### Task goal
It is required that all of the data be written out exactly.

======== Data ========

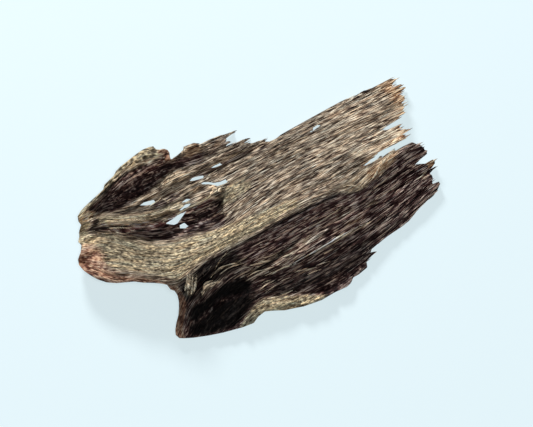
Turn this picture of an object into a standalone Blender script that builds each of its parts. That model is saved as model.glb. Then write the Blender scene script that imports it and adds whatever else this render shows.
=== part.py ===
# Agarwood piece: one torn sheet of wood, folded along its grain, lying hollow side down.
# Drawn values are millimetres. Each point is drawn as it is seen from above the near side,
# x along the grain and y across it, and then put along that line of sight at its height.
import math

import bmesh
import bpy
import numpy as np
from mathutils import Matrix

NAME = "agarwood_piece"
MM = 0.001

# The line of sight: how steeply it looks down, and how far the grain is turned from level in it
SIGHT_PITCH = math.radians(65)
GRAIN_TURN = math.radians(27)

# Grid of the sheet, and the reach of the prisms that cut it out
SHEET_X = (-70, 71)
SHEET_Y = (-42, 42)
CELL_ALONG = 3.3
CELL_ACROSS = 1.3
PRISM_REACH = 90
WELD = 0.01

# Thickness of the wood, and how far the underside follows the lumps of the top
THICKNESS = 3.5
THINNEST = 1.9
UNDERSIDE_FOLLOWS = 0.65

# The fold: two plates that fall from one ridge, as x, y and height along it
RIDGE = [
    (-68, 9.5, 10.5), (-57, 1.5, 13.5), (-48, -3.8, 15.5), (-40, -8.8, 17.5), (-34, -8.8, 18.0),
    (-22, -6.8, 17.5), (0, -6.5, 17.0), (20, -6.2, 16.0), (34, -7.0, 14.5), (45, -5.0, 13.0),
    (68, -4.0, 10.5),
]
RIDGE_SOFTNESS = 2.0
RIDGE_WEAR = 0.9
FAR_EDGE_Y = 22.0
FAR_EDGE_HEIGHT = 3.0
NEAR_EDGE = [
    (-50, -27.5), (-40, -31.5), (-25, -35.0), (5, -39.5), (17, -39.0), (30, -33.0), (46, -28.5), (66, -21.5),
]
NEAR_EDGE_HEIGHT = 3.0
STEEP_DROP = 0.40
STEEP_REACH = 0.24

# Shallow ridges along the grain: height, width from crest to crest, drift along the grain and start
GRAIN_RIDGES = [(0.30, 4.4, 0.020, 0.4), (0.26, 6.3, -0.035, 2.1), (0.22, 9.1, 0.015, 4.0)]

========

### Correct output
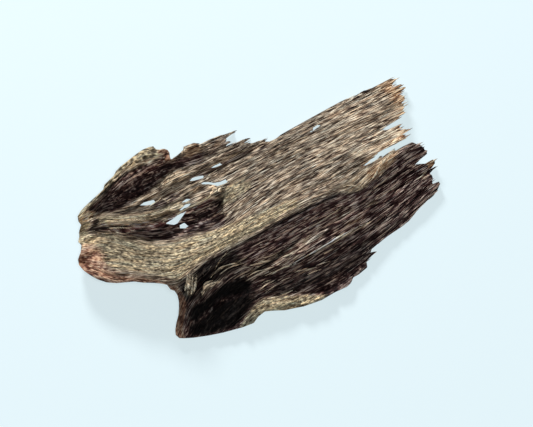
Turn this picture of an object into a standalone Blender script that builds each of its parts. That model is saved as model.glb. Then write the Blender scene script that imports it and adds whatever else this render shows.
=== part.py ===
# Agarwood piece: one torn sheet of wood, folded along its grain, lying hollow side down.
# Drawn values are millimetres. Each point is drawn as it is seen from above the near side,
# x along the grain and y across it, and then put along that line of sight at its height.
import math

import bmesh
import bpy
import numpy as np
from mathutils import Matrix

NAME = "agarwood_piece"
MM = 0.001

# The line of sight: how steeply it looks down, and how far the grain is turned from level in it
SIGHT_PITCH = math.radians(65)
GRAIN_TURN = math.radians(27)

# Grid of the sheet, and the reach of the prisms that cut it out
SHEET_X = (-70, 71)
SHEET_Y = (-42, 42)
CELL_ALONG = 3.3
CELL_ACROSS = 1.3
PRISM_REACH = 90
WELD = 0.01

# Thickness of the wood, and how far the underside follows the lumps of the top
THICKNESS = 3.5
THINNEST = 1.9
UNDERSIDE_FOLLOWS = 0.65

# The fold: two plates that fall from one ridge, as x, y and height along it
RIDGE = [
    (-68, 9.5, 10.5), (-57, 1.5, 13.5), (-48, -3.8, 15.5), (-40, -8.8, 17.5), (-34, -8.8, 18.0),
    (-22, -6.8, 17.5), (0, -6.5, 17.0), (20, -6.2, 16.0), (34, -7.0, 14.5), (45, -5.0, 13.0),
    (68, -4.0, 10.5),
]
RIDGE_SOFTNESS = 2.0
RIDGE_WEAR = 0.9
FAR_EDGE_Y = 22.0
FAR_EDGE_HEIGHT = 3.0
NEAR_EDGE = [
    (-50, -27.5), (-40, -31.5), (-25, -35.0), (5, -39.5), (17, -39.0), (30, -33.0), (46, -28.5), (66, -21.5),
]
NEAR_EDGE_HEIGHT = 3.0
STEEP_DROP = 0.40
STEEP_REACH = 0.24

# Shallow ridges along the grain: height, width from crest to crest, drift along the grain and start
GRAIN_RIDGES = [(0.30, 4.4, 0.020, 0.4), (0.26, 6.3, -0.035, 2.1), (0.22, 9.1, 0.015, 4.0)]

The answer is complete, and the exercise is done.